• **What is being asked**:
The entire listing is to be repeated verbatim.

• **Dataset section**:
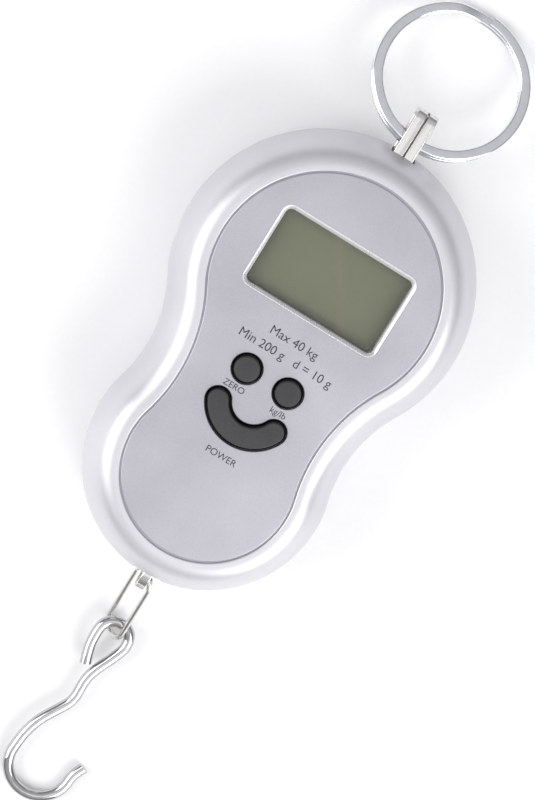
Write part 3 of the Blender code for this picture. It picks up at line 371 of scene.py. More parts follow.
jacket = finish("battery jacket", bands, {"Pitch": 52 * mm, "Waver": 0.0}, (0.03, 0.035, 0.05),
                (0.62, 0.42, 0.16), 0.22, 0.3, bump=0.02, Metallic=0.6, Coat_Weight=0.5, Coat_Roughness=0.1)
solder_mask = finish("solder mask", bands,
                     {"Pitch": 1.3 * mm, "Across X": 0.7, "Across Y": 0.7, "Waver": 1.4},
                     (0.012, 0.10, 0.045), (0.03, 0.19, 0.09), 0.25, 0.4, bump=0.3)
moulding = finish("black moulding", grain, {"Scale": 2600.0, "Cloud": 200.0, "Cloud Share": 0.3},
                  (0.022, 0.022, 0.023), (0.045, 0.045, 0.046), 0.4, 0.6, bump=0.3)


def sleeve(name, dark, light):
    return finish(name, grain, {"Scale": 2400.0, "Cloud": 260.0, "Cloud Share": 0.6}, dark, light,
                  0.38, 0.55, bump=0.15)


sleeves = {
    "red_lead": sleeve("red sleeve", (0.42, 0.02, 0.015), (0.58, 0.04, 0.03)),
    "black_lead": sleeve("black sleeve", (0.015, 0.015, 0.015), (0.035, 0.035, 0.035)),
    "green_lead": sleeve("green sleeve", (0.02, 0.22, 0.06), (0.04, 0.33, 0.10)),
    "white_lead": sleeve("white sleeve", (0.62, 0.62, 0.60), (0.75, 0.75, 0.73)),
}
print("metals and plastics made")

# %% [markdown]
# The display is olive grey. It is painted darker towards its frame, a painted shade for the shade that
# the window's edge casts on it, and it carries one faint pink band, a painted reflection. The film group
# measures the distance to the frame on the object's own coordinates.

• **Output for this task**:
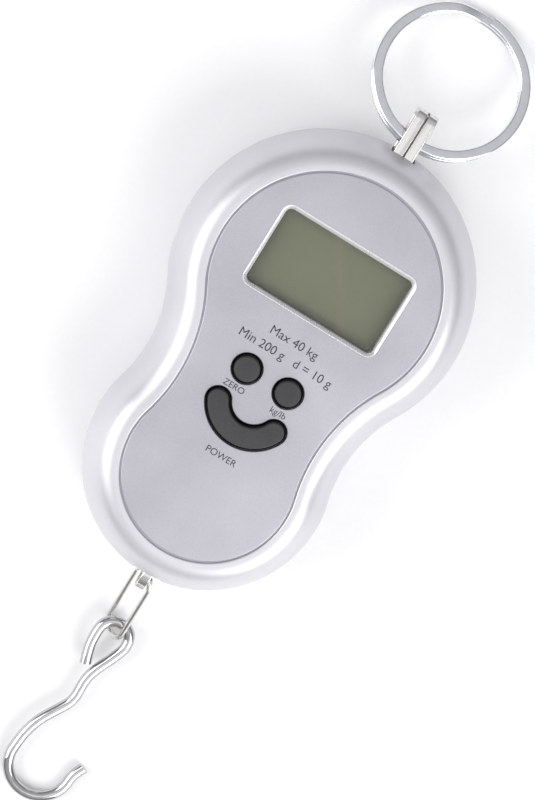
Write part 3 of the Blender code for this picture. It picks up at line 371 of scene.py. More parts follow.
jacket = finish("battery jacket", bands, {"Pitch": 52 * mm, "Waver": 0.0}, (0.03, 0.035, 0.05),
                (0.62, 0.42, 0.16), 0.22, 0.3, bump=0.02, Metallic=0.6, Coat_Weight=0.5, Coat_Roughness=0.1)
solder_mask = finish("solder mask", bands,
                     {"Pitch": 1.3 * mm, "Across X": 0.7, "Across Y": 0.7, "Waver": 1.4},
                     (0.012, 0.10, 0.045), (0.03, 0.19, 0.09), 0.25, 0.4, bump=0.3)
moulding = finish("black moulding", grain, {"Scale": 2600.0, "Cloud": 200.0, "Cloud Share": 0.3},
                  (0.022, 0.022, 0.023), (0.045, 0.045, 0.046), 0.4, 0.6, bump=0.3)


def sleeve(name, dark, light):
    return finish(name, grain, {"Scale": 2400.0, "Cloud": 260.0, "Cloud Share": 0.6}, dark, light,
                  0.38, 0.55, bump=0.15)


sleeves = {
    "red_lead": sleeve("red sleeve", (0.42, 0.02, 0.015), (0.58, 0.04, 0.03)),
    "black_lead": sleeve("black sleeve", (0.015, 0.015, 0.015), (0.035, 0.035, 0.035)),
    "green_lead": sleeve("green sleeve", (0.02, 0.22, 0.06), (0.04, 0.33, 0.10)),
    "white_lead": sleeve("white sleeve", (0.62, 0.62, 0.60), (0.75, 0.75, 0.73)),
}
print("metals and plastics made")

# %% [markdown]
# The display is olive grey. It is painted darker towards its frame, a painted shade for the shade that
# the window's edge casts on it, and it carries one faint pink band, a painted reflection. The film group
# measures the distance to the frame on the object's own coordinates.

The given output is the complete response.